* _Supplied material_:
________

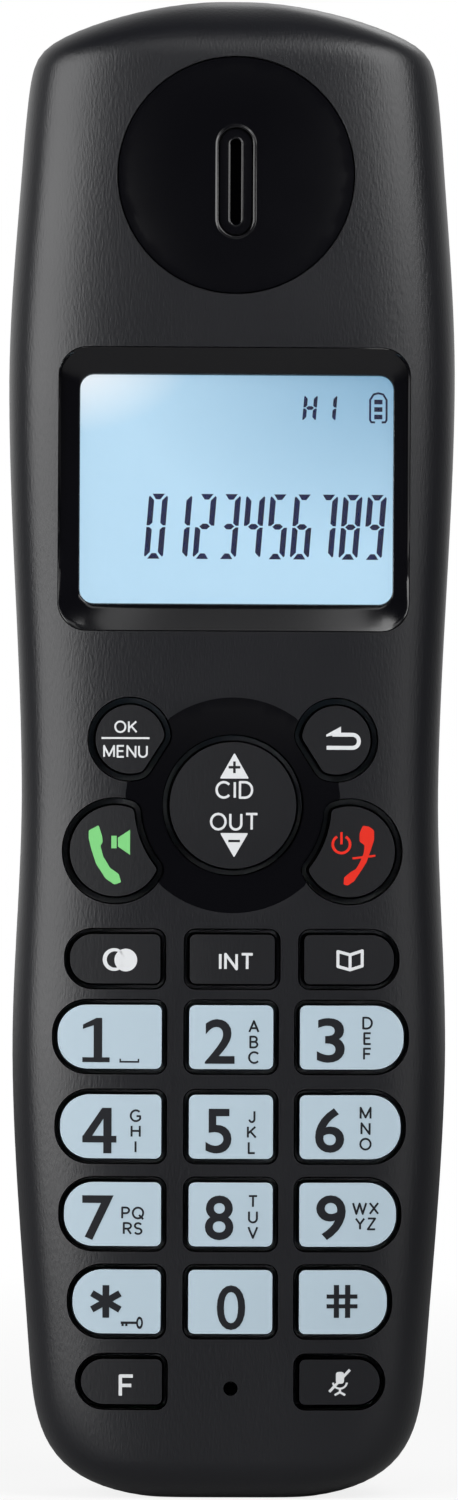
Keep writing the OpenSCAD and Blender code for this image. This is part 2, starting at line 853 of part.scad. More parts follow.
// Tray that carries the panel and its backlight on the board
module lcd_frame() {
    w = window_width + 2 * lcd_border + 2 * fit_gap;
    h = window_height + 2 * lcd_border + 2 * fit_gap;
    front_y = inner_round(w / 2 + frame_wall, h / 2 + frame_wall) + 2 * fit_gap;
    color([0.85, 0.85, 0.83])
        difference() {
            along_y(front_y, board_y)
                polygon(centred_box(w + 2 * frame_wall, h + 2 * frame_wall, display_z, corner_radius));
            along_y(-body_depth, frame_floor_y())
                polygon(centred_box(w, h, display_z, corner_radius));
            along_y(-body_depth, 0)
                polygon(centred_box(window_width - 2 * frame_floor_border,
                    window_height - 2 * frame_floor_border, display_z, corner_radius));
        }
}

// ---- board, mat and what they carry ----

module board_plan() {
    difference() {
        intersection() {
            outline(board_inset);
            translate([-body_length / 2, board_end])
                square([body_length, body_length - 2 * board_end]);
        }
        for (s = [-1, 1]) {
            translate([s * case_screw_x, case_screw_z])
                circle(r = case_screw_radius + 0.25);
            translate([s * board_screw_x, board_screw_z])
                circle(r = board_screw_radius + 0.15);
        }
    }
}

module circuit_board() {
    color([0.1, 0.35, 0.2])
        along_y(board_y, board_y + board_wall)
            board_plan();
}

module plunger_holes() {
    hole = plunger_radius + plunger_hole_gap;
    for (row = [0:3]) {
        z = first_row_z + (3 - row) * row_pitch;
        translate([0, z])
            circle(r = hole);
        for (s = [-1, 1])
            translate([s * (side_inner_x + row_outer_x[row]) / 2, z])
                circle(r = hole);
    }
    translate([0, function_z])
        circle(r = hole);
    for (s = [-1, 1]) {
        translate([s * (function_inner_x + function_outer_x) / 2, function_z])
            circle(r = hole);
        translate([s * (side_inner_x + low_outer_x) / 2, low_z])
            circle(r = hole);
        translate([s * menu_x, menu_z])
            circle(r = hole);
        translate([s * talk_x, talk_z])
            circle(r = hole);
    }
}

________

Please reproduce every line of the material word for word.

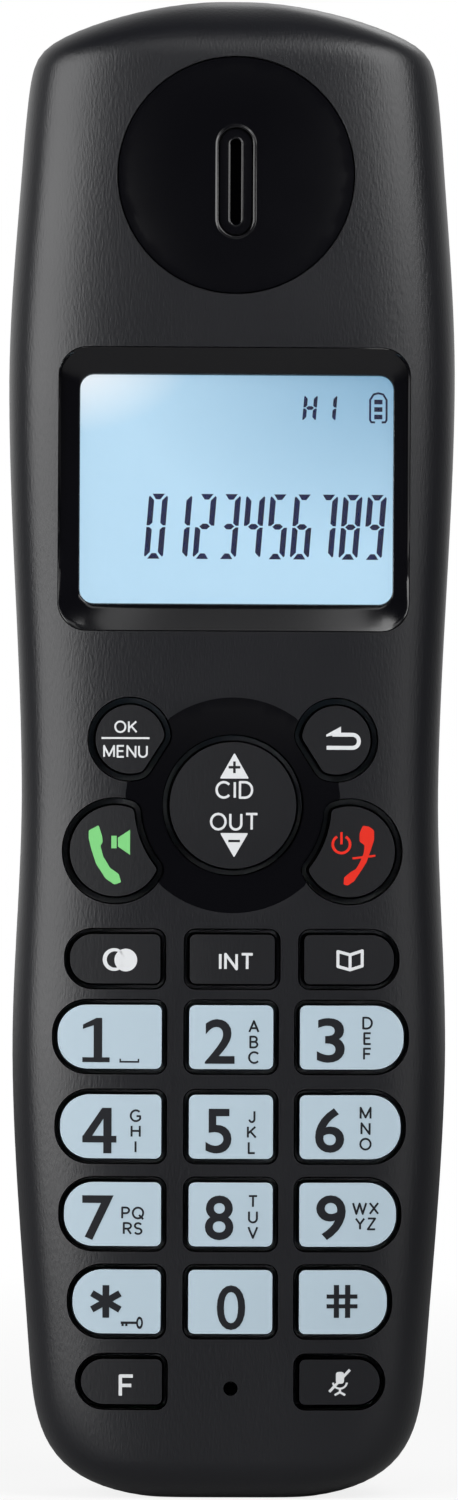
Keep writing the OpenSCAD and Blender code for this image. This is part 2, starting at line 853 of part.scad. More parts follow.
// Tray that carries the panel and its backlight on the board
module lcd_frame() {
    w = window_width + 2 * lcd_border + 2 * fit_gap;
    h = window_height + 2 * lcd_border + 2 * fit_gap;
    front_y = inner_round(w / 2 + frame_wall, h / 2 + frame_wall) + 2 * fit_gap;
    color([0.85, 0.85, 0.83])
        difference() {
            along_y(front_y, board_y)
                polygon(centred_box(w + 2 * frame_wall, h + 2 * frame_wall, display_z, corner_radius));
            along_y(-body_depth, frame_floor_y())
                polygon(centred_box(w, h, display_z, corner_radius));
            along_y(-body_depth, 0)
                polygon(centred_box(window_width - 2 * frame_floor_border,
                    window_height - 2 * frame_floor_border, display_z, corner_radius));
        }
}

// ---- board, mat and what they carry ----

module board_plan() {
    difference() {
        intersection() {
            outline(board_inset);
            translate([-body_length / 2, board_end])
                square([body_length, body_length - 2 * board_end]);
        }
        for (s = [-1, 1]) {
            translate([s * case_screw_x, case_screw_z])
                circle(r = case_screw_radius + 0.25);
            translate([s * board_screw_x, board_screw_z])
                circle(r = board_screw_radius + 0.15);
        }
    }
}

module circuit_board() {
    color([0.1, 0.35, 0.2])
        along_y(board_y, board_y + board_wall)
            board_plan();
}

module plunger_holes() {
    hole = plunger_radius + plunger_hole_gap;
    for (row = [0:3]) {
        z = first_row_z + (3 - row) * row_pitch;
        translate([0, z])
            circle(r = hole);
        for (s = [-1, 1])
            translate([s * (side_inner_x + row_outer_x[row]) / 2, z])
                circle(r = hole);
    }
    translate([0, function_z])
        circle(r = hole);
    for (s = [-1, 1]) {
        translate([s * (function_inner_x + function_outer_x) / 2, function_z])
            circle(r = hole);
        translate([s * (side_inner_x + low_outer_x) / 2, low_z])
            circle(r = hole);
        translate([s * menu_x, menu_z])
            circle(r = hole);
        translate([s * talk_x, talk_z])
            circle(r = hole);
    }
}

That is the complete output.